Chile ist zu einem Missionsland geworden; es ist ein Gebiet oder ein soziokultureller Kontext, in dem Christus und sein Evangelium wenig bekannt sind oder in dem die christlichen Gemeinschaften nicht reif genug sind, um den Glauben in ihrem eigenen Umfeld zu verkörpern und ihn anderen Gruppen zu verkünden. Dies darf nicht, wie Franziskus warnte, zu einem Pessimismus werden, der dazu führt, dass wir aufhören, uns auf geistliche Mittel zu verlassen, um denen, die Gott suchen, das Evangelium zu bringen, sondern zu einem Ansporn, dies mit größerer Tiefe und im Vertrauen darauf zu tun, dass das Festhalten am christlichen Glauben ein Werk des Heiligen Geistes ist und nicht unserer Strategien, die sich oft aus weltlichen Prozessen ergeben, die aber nicht immer die göttliche Gnade beinhalten. Ein Ausdruck dieser Realität ist die Zahl der ausländischen Priester, die in unser Land kommen, um den Mangel an eigenen Ordens- und Priesterberufen auszugleichen. Die Priesterseminare in Chile sind in der Praxis auf drei reduziert, mit weniger als 100 Seminaristen, viele von ihnen Ausländer. Dasselbe gilt für das Ordensleben, sowohl für Männer als auch für Frauen, nur viel schlimmer.
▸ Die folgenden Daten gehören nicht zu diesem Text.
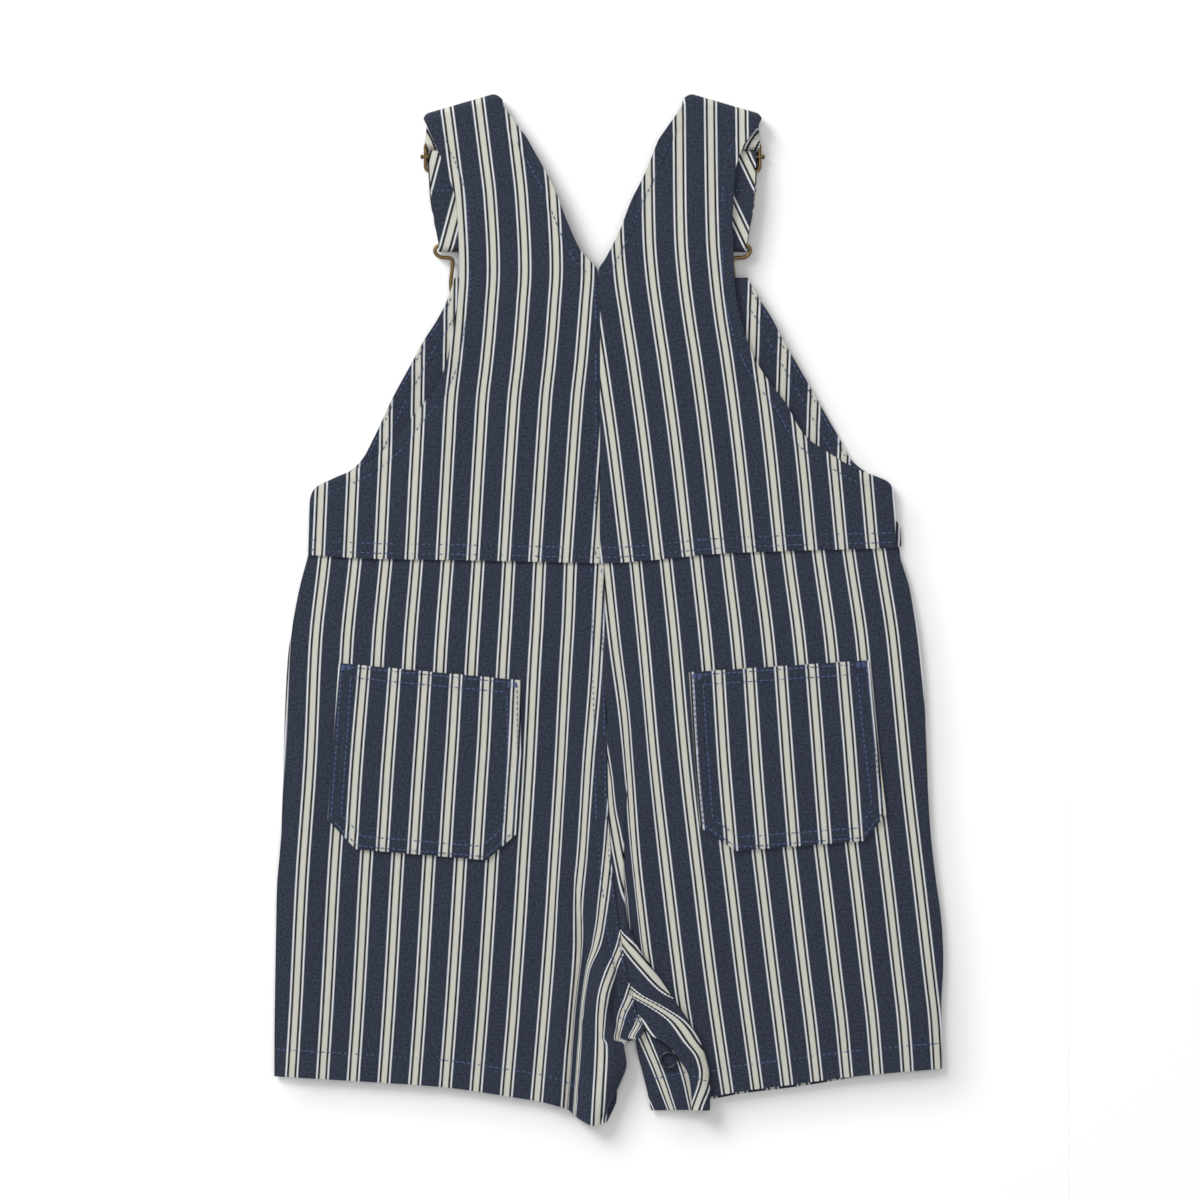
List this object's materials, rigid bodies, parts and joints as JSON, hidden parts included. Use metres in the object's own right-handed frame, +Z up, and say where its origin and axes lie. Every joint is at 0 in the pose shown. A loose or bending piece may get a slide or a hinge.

Welche Wege sollten wir einschlagen?

Die Säkularisierung der chilenischen Gesellschaft sollte uns dazu bringen, die Wahrheit der christlichen Offenbarung zu bekräftigen, indem wir die Harmonie zwischen Glaube und Vernunft und ein gesundes Verständnis von Freiheit als Befreiung von der Sünde für ein authentisches und erfülltes Leben in Übereinstimmung mit dem Evangelium fördern. Das Evangelium in einer ganzheitlichen Weise als attraktive und wahre Antwort auf die realen menschlichen Probleme zu verkünden, sowohl intellektuell als auch praktisch. Weiterhin den Dialog mit der Gesellschaft und der Kultur und mit den kulturellen Bewegungen der Zeit zu suchen, vor allem in wichtigen Fragen, die mit dem Leben zu tun haben, und in einem angemesseneren Rahmen die Evangelisierung und eine Katechese fortzusetzen, die die Herzen der jungen Menschen anspricht, die, obwohl sie Botschaften ausgesetzt sind, die dem Evangelium widersprechen, weiterhin nach Authentizität, Güte und Wahrheit dürsten, und dabei die gerechte Autonomie der säkularen Ordnung zu bekräftigen, die nicht von Gott, dem Schöpfer, und seinem Heilsplan für alle Menschen geschieden werden kann.

In den aktuellen Pastoralen Leitlinien hat die Bischofskonferenz diese Wege in vier Hauptlinien pastoralen Handelns zusammengefasst: 1) Förderung und Stärkung von Evangelisierungsprozessen auf der Grundlage der Zentralität Jesu Christi. 2) Mehr evangelische Beziehungen und mehr synodale Strukturen in unserer Art, Kirche zu sein, zu fördern. 3) Unsere prophetische Sendung mitten in der Welt im Dialog mit der Kultur zu leben und auf die Armen und die Jugend zuzugehen. 4) In unserer Kirche weiterhin eine Kultur der Fürsorge und des guten Umgangs zu fördern.